In one aspect of the present invention, the mobile communication network monitors the position of mobile terminals over time and attempts to match the movement of a given mobile terminal with a predefined route. The current path of the mobile terminal is determined based on the geographic position of the mobile terminal at a number of time instants. This current path is then compared to one or more predetermined routes stored in memory associated with the network to determine whether there is a match between the path and the route. For instance, the comparison may include computing the distance between the current path and the predetermined route over a predefined distance. A metric could also computed that indicates the degree of correlation between the current path and one or more of the routes stored in memory. Information associated with the identified route may then be used to aid in one or more handoffs of the mobile terminal while traveling along the route.
Once a route has been defined and the path of the mobile terminal has been determined to correspond to the route, the network may monitor handoffs occurring along the defined route under other optional aspects of the present invention. When a handoff occurs, the position of the mobile terminal at the time of the handoff is determined and stored in memory. Preferably for each handoff, a quality metric indicating handoff success or quality is determined and stored. The handoff success can be determined based on measurements such as the signal strength, bit error rate (BER), word error rate (WER), or other channel quality measurements before and after the handoff. Separate metrics can be computed for both the uplink and the downlink or a single metric can be computed that takes both uplink and downlink measurements into account. Once a quality metric is determined for a particular handoff position, the quality metric can be used to make future handoff decisions.
In some optional embodiments of the present invention, ping-pong handoffs can also be reduced. Ping-pong handoffs occur when the mobile terminal moves out of and then back into a cell in a short period of time. Routes stored in memory can be used in this situation to avoid multiple handoffs. If the path of the mobile terminal is identified with a route that experiences ping-pong handoffs, the network will delay handing off, assuming signal quality standards are maintained. Thus, the base station in the first cell will continue to service the mobile terminal for a short period while the mobile is within an adjacent cell (from the perspective of the servicing base station). Preferably, the network will monitor the movement of the mobile terminal as it moves within the adjacent cell and will handoff the call when the quality level drops below a predetermined level, the mobile terminal remains within the second geographic area for more than a predetermined time, or deviates from the predetermined, expected route.
Optional embodiments of the present invention also include a method for sending a channel list for the mobile terminal to monitor for mobile assisted handoff (MAHO) management purposes. The network determines the current position of the mobile terminal as is moves through the geographic area. Based on this position, one or more channels are selected by the network for monitoring by the mobile terminal. This enables the mobile terminal to only monitor a limited number of channels providing for more frequent monitoring. Preferably, the network determines the channels to be monitored based on previous handoffs, and will send the channels to the mobile terminal as it nears an expected handoff location.
In still other embodiments, the location and success of handoffs are monitored by the network to aid in identifying areas having poor service quality.
While in some embodiments of the present invention, the predefined routes are supplied to the mobile communication network, some embodiments of the present invention enable the network to learn or define a route from monitoring the geographic positions of mobile terminals as they move through the geographic area serviced by the network.
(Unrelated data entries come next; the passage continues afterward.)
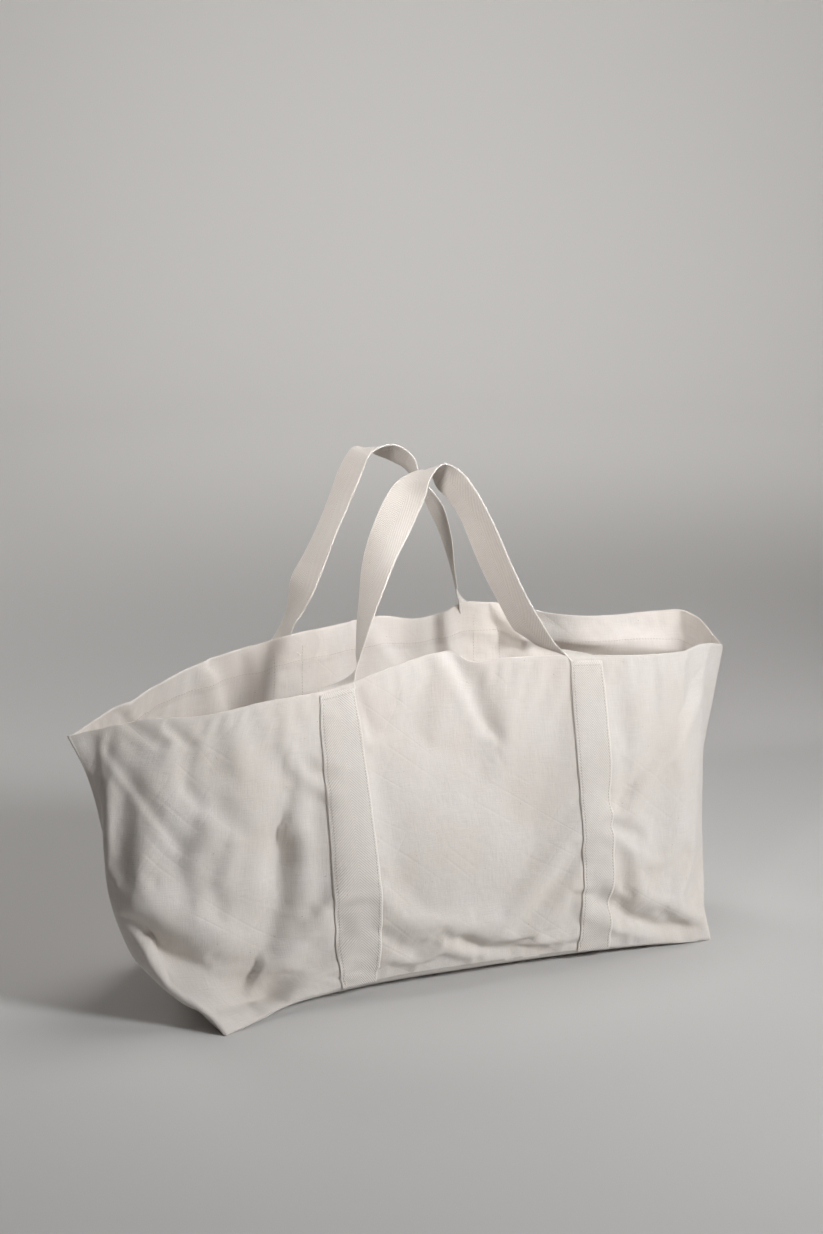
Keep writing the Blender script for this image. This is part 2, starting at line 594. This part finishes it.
# Points across the tape, as shares of its half width, and its thickness there, which rounds
# the edges.
TAPE_SHARES = [-1, -0.975, -0.9, -0.65, -0.33, 0, 0.33, 0.65, 0.9, 0.975, 1]
TAPE_STATIONS = np.array(TAPE_SHARES) * TAPE_EDGE
TAPE_FULLNESS = np.array([0.3, 0.8, 1, 1, 1, 1, 1, 1, 1, 0.8, 0.3])
TAPE_MIDDLE = TAPE_SHARES.index(0)


def sewn_tape(wall, out, centre, outer_is_left, shares):
    """Middle surface of a sewn strap: [share up the wall, station from inner to outer edge]."""
    turn = -1 if outer_is_left else 1
    columns = (centre + turn * TAPE_STATIONS) / PATTERN * (COLUMNS - 1)
    rows = np.interp(shares, upward, np.arange(len(upward)))[:, None]
    surface = read_grid(wall, rows, columns[None, :])
    away = read_grid(out, rows, columns[None, :])
    away /= np.linalg.norm(away, axis=2, keepdims=True)
    return surface + away * (TAPE_LIFT + TAPE_THICK / 2)


def tape_surface(wall, out, route, drop):
    """Middle surface of a strap, its loop and the other strap, and where the straps end.

    drop is how far under the rim the sewn straps end.
    """
    top = 1 - drop / WALL_HEIGHT
    shares = np.linspace(0.0, top, STRAP_ROWS)
    left = sewn_tape(wall, out, LEFT_STRAP, True, shares)
    right = sewn_tape(wall, out, RIGHT_STRAP, False, shares)[::-1]
    table = np.array(route, float)
    middle = table[:, :3]
    through = np.concatenate([left[-1:, TAPE_MIDDLE], middle, right[:1, TAPE_MIDDLE]])
    along = through[2:] - through[:-2]
    along /= np.linalg.norm(along, axis=1, keepdims=True)
    heading = np.radians(table[:, 3])
    width = np.stack([np.cos(heading), np.sin(heading), table[:, 4]], axis=1)
    square = width - along * (along * width).sum(axis=1, keepdims=True)
    width[LOOP_TURN:-LOOP_TURN] = square[LOOP_TURN:-LOOP_TURN]
    width /= np.linalg.norm(width, axis=1, keepdims=True)
    free = middle[:, None, :] + width[:, None, :] * TAPE_STATIONS[None, :, None]
    # The curve also passes a place a little way down each strap, so that it leaves the strap
    # in line.
    before = left[-5:-3].mean(axis=0)[None]
    after = right[3:5].mean(axis=0)[None]
    control = np.concatenate([before, left[-1:], free, right[:1], after])
    gaps = np.linalg.norm(np.diff(control[:, TAPE_MIDDLE], axis=0), axis=1)
    knots = np.concatenate([[0.0], np.cumsum(np.maximum(gaps, 1.0))])
    steps = np.arange(knots[1] + LOOP_CLEAR[0], knots[-2] - LOOP_CLEAR[1], LOOP_STEP)
    loop = spline_rows(knots, control.reshape(len(knots), -1), steps).reshape(len(steps), -1, 3)
    for _ in range(LOOP_SMOOTHING):
        loop[1:-1] = (loop[:-2] + 2 * loop[1:-1] + loop[2:]) / 4
    return np.concatenate([left, loop, right]), len(left), len(left) + len(loop)


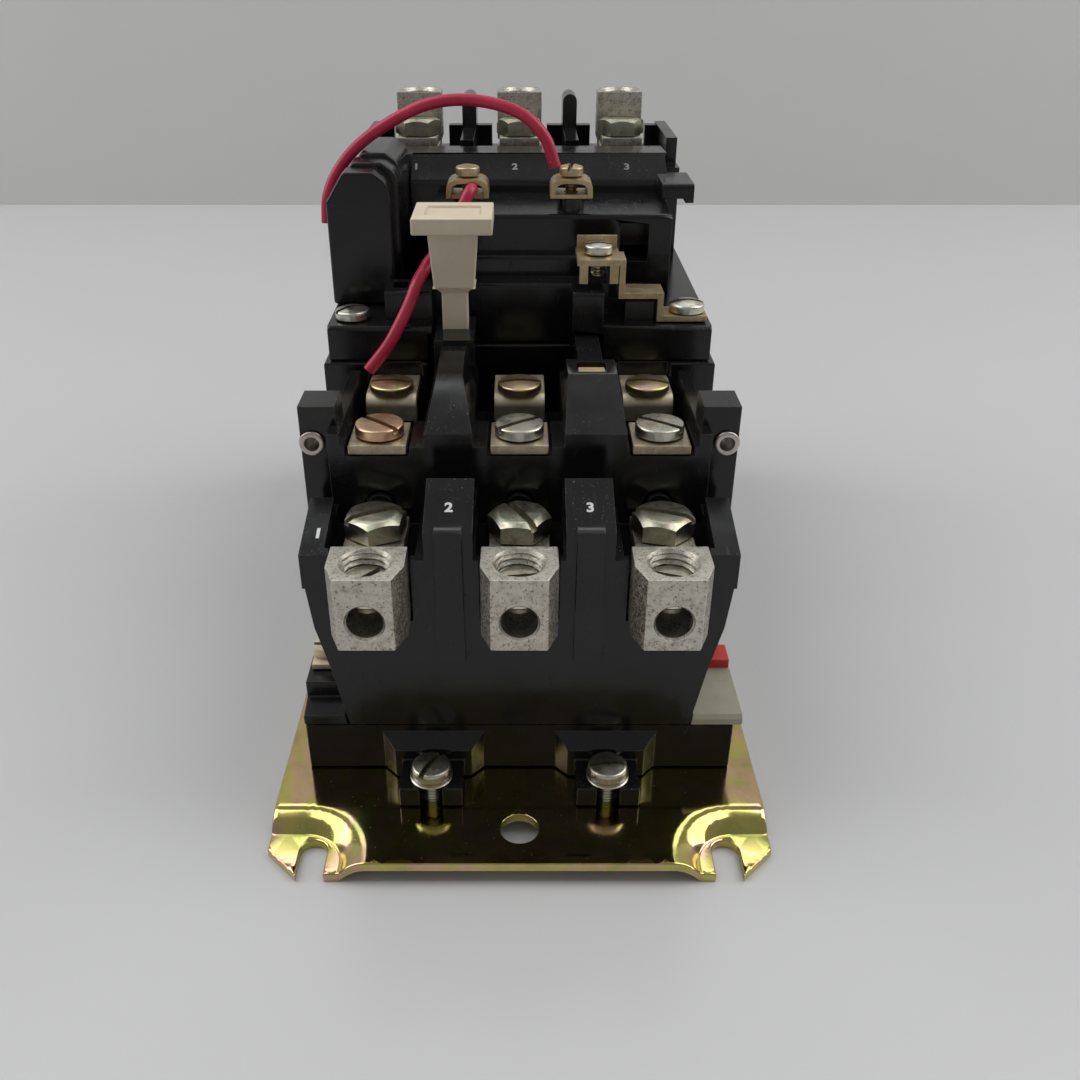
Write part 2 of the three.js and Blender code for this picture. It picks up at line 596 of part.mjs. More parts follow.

To do so, the network typically monitors the location of the mobile terminals moving within the network and stores the locations. Eventually, the stored locations will reveal a cluster of heavily traveled routes that correspond to roads and highways. The network further monitors the location and quality levels of handoffs. Based upon the historical information previous monitored by the network, a mobile terminal can be identified as moving along a pre-recognized route and appropriate handoff locations can be determined to best maximize the handoff quality.
In other embodiments, the present invention enables the network to learn a route traveled by a single mobile terminal within the network. The network determines the geographic position of the mobile terminal at a number of time instants as it moves within the geographic area serviced by the network, and stores these positions in memory. The network monitors the memory for areas that have a high concentration of positions within a given geographic area and classifies these as routes for that mobile terminal.